C’st un sujet très peu abordé en France … puisque notre pays a été à l’écart du Rideau de fer de la guerre froide …

Mais plus à l’est, voici un projet qui constitue un cadre de travail fédérateur entre des pays qui se sont longtemps ignorés, voire combattus : sous le nom de Ribbon of Life, c’est une bande étroite (quelques kilomètres) qui rejoint la Mer de Barents à la Mer Noire, sur le site historique du « rideau de fer ».

Les blocs de l’ouest et de l’est se sont figés en face à face durant une cinquantaine d’années. Entre les deux, une bande inhabitée d’une largeur de quelques kilomètres ponctuée de « check points », s’est étirée depuis les rives arctiques (Finlande) jusqu‘au Bosphore (Bulgarie) avec des circonvolutions dans la zone des Balkans. 

Au total: 13000 kilomètres de nature vierge démilitarisée, parfois souillée d’épaves militaires.

le “rideau de fer”, du temps de la guerre froide.

50 ans sans pesticides

Un gros intérêt : ces territoires oubliés n’appartiennent à personne (tout juste démilitarisés) et sur cinquante ans, n’ont subi aucune action chimique ou de bétonisation :

  • pas d’insecticides, donc conservation et essor d’insectes devenus très rares par ailleurs.
  • pas d’herbicides, donc jachères intactes et retrouvailles avec des souches ou des graines d’espèces qui ont régressé ou disparu dans les milieux voisins. Une étude plus profonde montre quels gènes ont été bousculés par l’environnement « moderne ».
  • les cratères dus à des obus ou à des explosions de mines ont créé autant de mares appréciées par la faune sauvage.
  • Les bords de rivières sont restés « bruts » : les cours d’eau ont continué à éroder les berges en créant des falaises et des bancs de sable, paradis d’oiseaux sédentaires ou migrateurs.
  • Le long de la cote nord (Baltique), un lacis de barbelés qui empêchait toute fuite des populations de l’est a préservé les dunes du littoral, dans son état originel.
  • La coupe forcenée des zones forestières (pour avoir une meilleure vue chez le voisin) a institué une gigantesque clairière linéaire, une bénédiction pour les animaux ou plantes ayant besoin d’un milieu ouvert.

Ce Ribbon of Life s’est institué sous l’impulsion d’un médecin allemand, Kai Frobel, et le démarrage s’est produit en Hongrie, à partir d’un parc national qui justement jouxtait la frontière orientale. Puis le mouvement s’est accéléré, les pays concernés ont adopté une politique commune en s’appuyant sur des ONG et des partenaires divers. Au passage, certains pays, comme l’Allemagne, y ont vu un moyen élégant de s’acquitter d’une « dette écologique «  qui devenait pesante.

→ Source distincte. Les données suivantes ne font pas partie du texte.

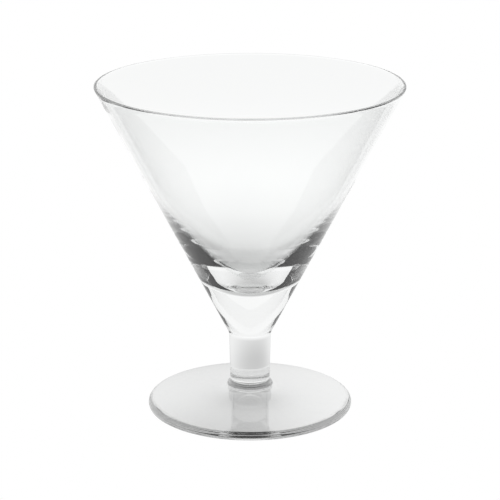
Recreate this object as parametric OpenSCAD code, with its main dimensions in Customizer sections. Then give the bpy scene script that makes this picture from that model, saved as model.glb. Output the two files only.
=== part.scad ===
// Short-stemmed martini glass, made of three gathers of clear glass fused end to end.
// Millimetres, +Z up. The origin is the centre of the circle on which the foot rests.
// Each piece is a solid of revolution: its outline is drawn in the (radius, height) plane.

/* [Overall] */
// Height from the table to the top of the lip
glass_h = 120.5; // [100:0.5:150]
// Diameter over the rim
rim_d = 110; // [88:0.5:135]

/* [Bowl] */
// Wall thickness at the rim, square to the wall
wall_t = 1; // [0.8:0.1:2.5]
// Solid glass between the neck joint and the bottom of the well
base_t = 19.6; // [14:0.2:26]
// Radius of the rounded bottom of the well
well_r = 19; // [12:0.25:20]
// Radius of the long curve that thickens the wall towards the base
swell_r = 150; // [120:1:220]

/* [Stem] */
// Height of the joint between stem and bowl
neck_z = 27; // [20:0.25:34]
// Diameter at the neck joint
neck_d = 15.2; // [12:0.1:19]
// Diameter just above the flare
stem_d = 14.4; // [11:0.1:18]
// Fillet between the neck and the bowl's cone
neck_fillet = 5; // [3:0.25:8]
// Radius of the flare between the column and its collar
flare_r = 1.7; // [1:0.1:3]
// How far the rounded collar stands out from the column
collar_w = 1.15; // [0.6:0.05:1.8]
// Radius of the collar's round rim
bead_r = 1.3; // [0.8:0.1:2]

/* [Foot] */
// Diameter of the foot
foot_d = 74.6; // [60:0.2:92]
// Thickness of the rounded edge
edge_t = 3.3; // [2.2:0.1:4.2]
// Height of the seat on which the stem is fused
seat_z = 7.4; // [6:0.1:10]
// Width of the flat ring that touches the table
ring_w = 1.6; // [1:0.1:6]
// Glass between the seat and the top of the hollow under the foot
web_t = 3.8; // [2.5:0.1:6]
// Radius of the rounded top of the hollow
dome_r = 65; // [30:1:90]

/* [Hidden] */
$fn = 180;
glass = [0.86, 0.91, 0.90, 0.45];

// Lip: a half circle that closes the wall
lip_r = wall_t / 2;
lip_c = [rim_d / 2 - lip_r, glass_h - lip_r];

// The cone's outer line touches the neck fillet on one side and the lip on the other
fillet_c = [neck_d / 2 + neck_fillet, neck_z];
cone_a = atan2(lip_c.x - fillet_c.x, lip_c.y - fillet_c.y) + asin((lip_r + neck_fillet) / norm(lip_c - fillet_c));
up = [sin(cone_a), cos(cone_a)];
inward = [-cos(cone_a), sin(cone_a)];
lip_out = lip_c - inward * lip_r;
lip_in = lip_c + inward * lip_r;
fillet_top = fillet_c + inward * neck_fillet;

// Well: the swell arc touches the inner line above and the rounded bottom below
well_z = neck_z + base_t;
well_c = [0, well_z + well_r];
swell_off = lip_in + inward * swell_r - well_c;
swell_along = swell_off * up;
swell_down = swell_along - sqrt(pow(swell_along, 2) - swell_off * swell_off + pow(swell_r - well_r, 2));
swell_top = lip_in - up * swell_down;
swell_c = swell_top + inward * swell_r;
swell_low = well_c + well_r * (well_c - swell_c) / norm(well_c - swell_c);

// Collar: its round rim tucks in by this angle below the level before it meets the foot
tuck_a = 45;
bead_c = [stem_d / 2 + collar_w - bead_r, seat_z + bead_r * sin(tuck_a)];
seat = bead_c + bead_r * [cos(tuck_a), -sin(tuck_a)];
flare_x = stem_d / 2 + flare_r;
flare_c = [flare_x, bead_c.y + sqrt(pow(flare_r + bead_r, 2) - pow(flare_x - bead_c.x, 2))];
bead_top = bead_c + (flare_c - bead_c) * bead_r / (flare_r + bead_r);

// Foot: the crown's straight slope runs from the seat down to the round edge and touches it
edge_r = edge_t / 2;
edge_c = [foot_d / 2 - edge_r, edge_r];
seat_off = seat - edge_c;
crown_a = atan2(seat_off.y, -seat_off.x) - asin(edge_r / norm(seat_off));
crown_low = edge_c + edge_r * [sin(crown_a), cos(crown_a)];

// Hollow under the foot: a cone inside the resting ring, which touches the rounded top
rest_r = edge_c.x - ring_w;
dome_c = [0, seat_z - web_t - dome_r];
rest_off = [rest_r, 0] - dome_c;
hollow_a = atan2(rest_off.x, rest_off.y) - acos(dome_r / norm(rest_off));
dome_top = dome_c + [0, dome_r];
dome_low = dome_c + dome_r * [sin(hollow_a), cos(hollow_a)];

// Cap of a circle between the chord p-q and its arc, on the side away from the centre c
module arc_cap(c, r, p, q) {
    out = ((p + q) / 2 - c) / norm((p + q) / 2 - c) * norm(p - q);
    intersection() {
        translate(c) circle(r = r);
        polygon([p, p + out, q + out, q]);
    }
}

// Cone with a thick solid base, a rounded well and a fire-polished lip
module bowl() {
    color(glass) rotate_extrude() difference() {
        union() {
            polygon([[0, neck_z], fillet_c, fillet_top, lip_out, lip_in, swell_top, swell_low, [0, well_z]]);
            translate(lip_c) circle(r = lip_r);
        }
        translate(fillet_c) circle(r = neck_fillet);
        arc_cap(swell_c, swell_r, swell_low, swell_top);
        arc_cap(well_c, well_r, [0, well_z], swell_low);
    }
}

// Solid tapered column that flares out to a small rounded collar on the foot
module stem() {
    color(glass) rotate_extrude() difference() {
        union() {
            polygon([[0, seat_z], seat, bead_top, flare_c, [stem_d / 2, flare_c.y], [neck_d / 2, neck_z], [0, neck_z]]);
            arc_cap(bead_c, bead_r, seat, bead_top);
        }
        translate(flare_c) circle(r = flare_r);
    }
}

// Disc with a sloping crown, a rounded edge and a domed hollow underneath
module foot() {
    color(glass) rotate_extrude() difference() {
        union() {
            polygon([[0, 0], [edge_c.x, 0], edge_c, crown_low, seat, [0, seat_z]]);
            translate(edge_c) circle(r = edge_r);
        }
        polygon([[0, 0], [rest_r, 0], dome_low, dome_top]);
        arc_cap(dome_c, dome_r, dome_top, dome_low);
    }
}

bowl();
stem();
foot();
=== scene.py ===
"""Looks of the short-stemmed martini glass: bowl, stem and foot of clear glass, a pale floor, soft light.

Metres, +Z up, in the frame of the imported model. The glass is a solid of revolution, so each piece is one
outline in the (radius, height) plane, turned about the Z axis.
"""
import math

import bpy
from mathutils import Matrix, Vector


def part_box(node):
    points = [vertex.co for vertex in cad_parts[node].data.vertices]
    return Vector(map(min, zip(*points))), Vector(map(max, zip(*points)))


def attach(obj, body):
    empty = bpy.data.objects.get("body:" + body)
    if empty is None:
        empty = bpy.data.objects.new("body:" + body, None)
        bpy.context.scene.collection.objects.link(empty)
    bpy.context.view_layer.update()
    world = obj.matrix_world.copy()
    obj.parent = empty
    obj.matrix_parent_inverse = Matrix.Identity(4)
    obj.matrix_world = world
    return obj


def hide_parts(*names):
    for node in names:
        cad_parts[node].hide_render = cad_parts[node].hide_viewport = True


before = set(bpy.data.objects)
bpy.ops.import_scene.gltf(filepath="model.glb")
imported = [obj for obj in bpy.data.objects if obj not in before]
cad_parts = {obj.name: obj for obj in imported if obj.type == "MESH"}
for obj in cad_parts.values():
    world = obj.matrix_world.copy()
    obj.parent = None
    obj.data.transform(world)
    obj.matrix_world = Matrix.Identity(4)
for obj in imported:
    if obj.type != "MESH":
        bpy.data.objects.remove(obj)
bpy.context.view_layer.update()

MM = 0.001

# Sizes read from the frame
bowl_low, bowl_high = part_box("bowl")
stem_low, stem_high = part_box("stem")
foot_low, foot_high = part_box("foot")
GLASS_H = bowl_high.z
RIM_R = bowl_high.x
NECK_Z = bowl_low.z
SEAT_Z = stem_low.z
FOOT_R = foot_high.x

# Sizes inside the pieces, as the design has them
WALL_T = 1.0 * MM
WELL_Z = NECK_Z + 19.6 * MM
WELL_R = 19 * MM
SWELL_R = 150 * MM
NECK_R = 7.6 * MM
STEM_R = 7.2 * MM
NECK_FILLET = 5 * MM
FLARE_R = 1.7 * MM
COLLAR_W = 1.15 * MM
BEAD_R = 1.3 * MM
TUCK = math.radians(45)
EDGE_R = 1.65 * MM
RING_W = 1.6 * MM
WEB_T = 3.8 * MM
DOME_R = 65 * MM

# Floor: half its side, how far it lies below the glass, the light that the glass gathers from it, and
# the soft shades painted into its glow, with their centre, radius and depth. The last one, below zero, is a
# painted pool of light.
FLOOR_HALF = 30
FLOOR_DROP = 0.05 * MM
FLOOR_LIGHT = 0.945
PAINTED_SHADES = (
    ((-0.01, 0.055, 0), 0.036, 0.24),
    ((-0.02, 0.060, 0), 0.095, 0.14),
    ((-0.01, -0.038, 0), 0.034, 0.30),
    ((0, 0, 0), 0.012, 0.25),
    ((0, 0.310, 0), 0.130, -0.11),
)

# Light from the room. A ray that has met the glass more than DEEP_HITS times finds only DEEP_LIGHT,
# which rises again to THIN_LIGHT between the two counts of THIN_HITS, reached only in thin glass.
ROOM_LIGHT = 0.97
DEEP_HITS = 4.5
DEEP_LIGHT = 0.03
THIN_HITS = (16, 36)
THIN_LIGHT = 0.70
MOST_HITS = 128

# Camera: place as multiples of the rim's radius, tilt below the horizon, lens and sensor in mm
CAMERA_BACK = 12.91
CAMERA_UP = 4.97
CAMERA_TILT = math.radians(16.78)
CAMERA_LENS = 148
CAMERA_SENSOR = 36
CAMERA_NEAR = 0.01
CAMERA_FAR = 200

# Clear soda-lime glass
GLASS_TINT = (0.985, 0.992, 0.989, 1)
GLASS_IOR = 1.51

# Unevenness of hand-worked glass: broad ripples, and cords that lie round the piece as it was turned
RIPPLE_SCALE = 25
RIPPLE_DEPTH = 0.08 * MM
CORD_SCALE = 9
CORD_STRETCH = (1, 1, 7)
CORD_DEPTH = 0.15 * MM
NOISE_DETAIL = 1.5

# Fineness of the meshes: steps round the axis, widest gap between rings, and the turn from ring to ring
# on long curves, on the collar and on small round edges. SAME is the distance within which points agree.
TURN_STEPS = 320
MAX_RING_GAP = 1.6 * MM
CURVE_TURN = math.radians(4)
BEAD_TURN = math.radians(6)
EDGE_TURN = math.radians(10)
SHARP_ANGLE = math.radians(30)
SAME = 0.001 * MM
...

Des zones adjacentes se sont intégrées au projet devenu global.

C’est le cas des anciennes mines de tourbes à ciel ouvert (ex Allemagne de l’est) désormais abandonnées à un sort purement écologique et intégrées également au programme Biosphères de l’Unesco.

La France est bien à l’écart de cette initiative. Mais en dehors des parcs nationaux et des zones humides protégées, certaines friches industrielles ou ferroviaires (voir en fin d’article) ont été gelées pour en faire des parcours cyclistes ou pédestres.

Si c’est radioactif, c’est préservé !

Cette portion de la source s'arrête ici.